Projektionen in dieser Größenordnung sind stets mit Vorsicht zu genießen. Die CDU Rheinland-Pfalz wird sich nicht an hysterischen Diskussionen beteiligen, sondern den bedarfsorientierten Ausbau des Studienangebots betreiben. Zudem stehen wir einer Fokussierung der Debatte auf quantitative Aspekte kritisch gegenüber. Wir wollen ein stärkeres Augenmerk auf die qualitative Weiterentwicklung der rheinland-pfälzischen Studienplätze legen. Wir haben einen massiven Nachholbedarf in der Betreuungsrelation sowie in der Öffnung wissenschaftlicher Karrieren. In beiden Bereichen sind wir bundesweit Schlusslicht.
9. Aktuell wird der Bachelor-Abschluss für immer mehr Studierende zur Sackgasse, da es nicht genug Master-Studienplätze gibt. Wie stehen Sie zu der Umsetzung des Konzepts der Bachelor-Master-Studiengänge in Deutschland - i.d.R. sechssemestriges Bachelor-Studium, Übergangsquoten in Höhe von ca. 30 – 70%, Neubewerbung für ein Master-Studium? Welchen Entwicklungsbedarf sehen Sie auf diesem Gebiet?
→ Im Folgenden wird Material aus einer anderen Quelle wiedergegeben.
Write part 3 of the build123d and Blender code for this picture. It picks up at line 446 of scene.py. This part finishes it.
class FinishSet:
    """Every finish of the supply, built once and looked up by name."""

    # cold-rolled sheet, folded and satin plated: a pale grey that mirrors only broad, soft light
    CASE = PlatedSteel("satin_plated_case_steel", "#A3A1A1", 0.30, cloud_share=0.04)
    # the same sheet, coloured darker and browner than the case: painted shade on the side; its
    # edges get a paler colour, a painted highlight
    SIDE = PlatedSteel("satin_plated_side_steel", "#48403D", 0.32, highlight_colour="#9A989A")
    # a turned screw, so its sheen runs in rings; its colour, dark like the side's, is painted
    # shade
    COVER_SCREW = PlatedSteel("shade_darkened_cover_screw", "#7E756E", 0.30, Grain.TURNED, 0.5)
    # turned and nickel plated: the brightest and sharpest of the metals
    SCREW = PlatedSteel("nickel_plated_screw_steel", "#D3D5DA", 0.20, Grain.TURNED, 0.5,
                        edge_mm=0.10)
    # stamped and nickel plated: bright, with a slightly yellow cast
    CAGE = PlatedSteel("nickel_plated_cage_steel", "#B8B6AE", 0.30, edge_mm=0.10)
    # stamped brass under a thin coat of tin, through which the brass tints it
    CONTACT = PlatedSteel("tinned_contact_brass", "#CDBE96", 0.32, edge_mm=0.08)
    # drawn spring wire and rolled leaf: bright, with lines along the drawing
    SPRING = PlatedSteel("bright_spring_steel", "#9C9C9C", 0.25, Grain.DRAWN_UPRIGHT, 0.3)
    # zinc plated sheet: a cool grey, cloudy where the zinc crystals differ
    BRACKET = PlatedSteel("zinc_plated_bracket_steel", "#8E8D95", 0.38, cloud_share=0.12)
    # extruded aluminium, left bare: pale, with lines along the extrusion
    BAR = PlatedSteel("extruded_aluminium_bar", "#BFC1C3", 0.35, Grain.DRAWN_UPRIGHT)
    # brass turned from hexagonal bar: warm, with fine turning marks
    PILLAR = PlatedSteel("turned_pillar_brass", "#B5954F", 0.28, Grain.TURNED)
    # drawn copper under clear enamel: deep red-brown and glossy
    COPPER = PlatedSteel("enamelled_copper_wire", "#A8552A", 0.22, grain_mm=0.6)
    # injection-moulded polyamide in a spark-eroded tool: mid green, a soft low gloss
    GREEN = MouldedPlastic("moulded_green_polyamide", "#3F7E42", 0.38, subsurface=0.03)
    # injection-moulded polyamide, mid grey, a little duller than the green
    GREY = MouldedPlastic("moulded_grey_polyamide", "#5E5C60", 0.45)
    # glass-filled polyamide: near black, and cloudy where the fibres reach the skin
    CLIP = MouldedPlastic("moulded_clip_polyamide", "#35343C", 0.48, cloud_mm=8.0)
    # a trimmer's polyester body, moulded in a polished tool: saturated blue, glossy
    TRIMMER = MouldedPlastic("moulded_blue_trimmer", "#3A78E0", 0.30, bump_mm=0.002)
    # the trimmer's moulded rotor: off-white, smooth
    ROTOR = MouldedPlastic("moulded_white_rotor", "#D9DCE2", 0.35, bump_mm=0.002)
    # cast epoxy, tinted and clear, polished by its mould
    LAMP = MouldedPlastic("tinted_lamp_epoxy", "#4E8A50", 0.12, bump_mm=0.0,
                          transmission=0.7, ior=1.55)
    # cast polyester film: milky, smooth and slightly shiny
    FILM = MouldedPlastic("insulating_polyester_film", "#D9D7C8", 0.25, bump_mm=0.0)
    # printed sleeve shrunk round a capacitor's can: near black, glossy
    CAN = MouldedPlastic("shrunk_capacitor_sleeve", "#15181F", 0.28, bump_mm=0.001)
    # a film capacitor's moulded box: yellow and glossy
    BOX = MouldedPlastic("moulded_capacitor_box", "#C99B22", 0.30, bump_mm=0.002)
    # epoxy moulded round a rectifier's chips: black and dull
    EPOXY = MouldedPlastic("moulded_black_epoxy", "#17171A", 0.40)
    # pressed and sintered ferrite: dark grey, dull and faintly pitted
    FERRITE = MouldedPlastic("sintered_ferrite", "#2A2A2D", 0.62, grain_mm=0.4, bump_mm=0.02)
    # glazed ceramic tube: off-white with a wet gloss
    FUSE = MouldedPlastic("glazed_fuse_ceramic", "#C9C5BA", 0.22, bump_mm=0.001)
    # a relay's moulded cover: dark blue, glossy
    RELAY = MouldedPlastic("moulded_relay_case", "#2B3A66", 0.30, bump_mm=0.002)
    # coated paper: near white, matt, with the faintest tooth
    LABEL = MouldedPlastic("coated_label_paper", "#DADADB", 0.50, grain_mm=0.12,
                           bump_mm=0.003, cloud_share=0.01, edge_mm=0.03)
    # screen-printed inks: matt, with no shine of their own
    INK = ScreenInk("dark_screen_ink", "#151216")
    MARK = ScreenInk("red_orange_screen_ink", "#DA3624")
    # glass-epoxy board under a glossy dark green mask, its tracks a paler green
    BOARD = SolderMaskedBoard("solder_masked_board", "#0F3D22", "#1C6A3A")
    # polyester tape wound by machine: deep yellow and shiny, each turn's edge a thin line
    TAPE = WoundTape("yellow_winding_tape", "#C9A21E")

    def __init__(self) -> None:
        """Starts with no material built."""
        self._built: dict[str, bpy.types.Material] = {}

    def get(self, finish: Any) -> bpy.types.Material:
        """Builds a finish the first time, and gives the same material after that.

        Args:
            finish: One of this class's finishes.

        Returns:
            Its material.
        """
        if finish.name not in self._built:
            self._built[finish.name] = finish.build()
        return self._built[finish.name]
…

Die Bologna-Reform wird nicht durch immer neue Reglementierungen besser, sondern durch die Rückgabe von Vertrauen und Verantwortung an die Hochschulen vor Ort. Deshalb wollen wir die Konzeption der Studiengänge hinsichtlich des Übergangs von Bachelor auf Master sowie die Studienzeiten in Verantwortung der Fachbereiche vor Ort legen, orientiert an den wissenschaftlich inhaltlichen Standards und Notwendigkeiten.
10. Viele Studienfächer sind inzwischen zulassungsbeschränkt. Studieninteressierte sind daher gezwungen, sich an einer größeren Zahl von Hochschulen zu bewerben und Bewerbungen wieder zurückzuziehen, falls doch ein Platz an einer bevorzugten Hochschulen frei wird. Nun gibt es offenbar bereits Streit um die Kostenverteilung bei der ab kommenden Wintersemester geplanten zentralen (wenn auch freiwilligen) Koordinierung durch die Stiftung für Hochschulzulassung / hochschulSTART.de. Wollen Sie sich in diese Auseinandersetzung einmischen und die Hochschulen ihres Landes zu einer einheitlichen Linie drängen bzw. durch finanzielle Zusagen des Landes eine Teilnahme aller Hochschulen des Landes ermöglichen?
Im Sinne einer eigenverantwortlichen Hochschule setzen wir ein hohes Maß an Vertrauen in die Kompetenz und Leitungsfähigkeit unserer Hochschulen. Deshalb werden wir uns nicht in diese Diskussion einmischen und Hochschulen zu einer Entscheidung drängen.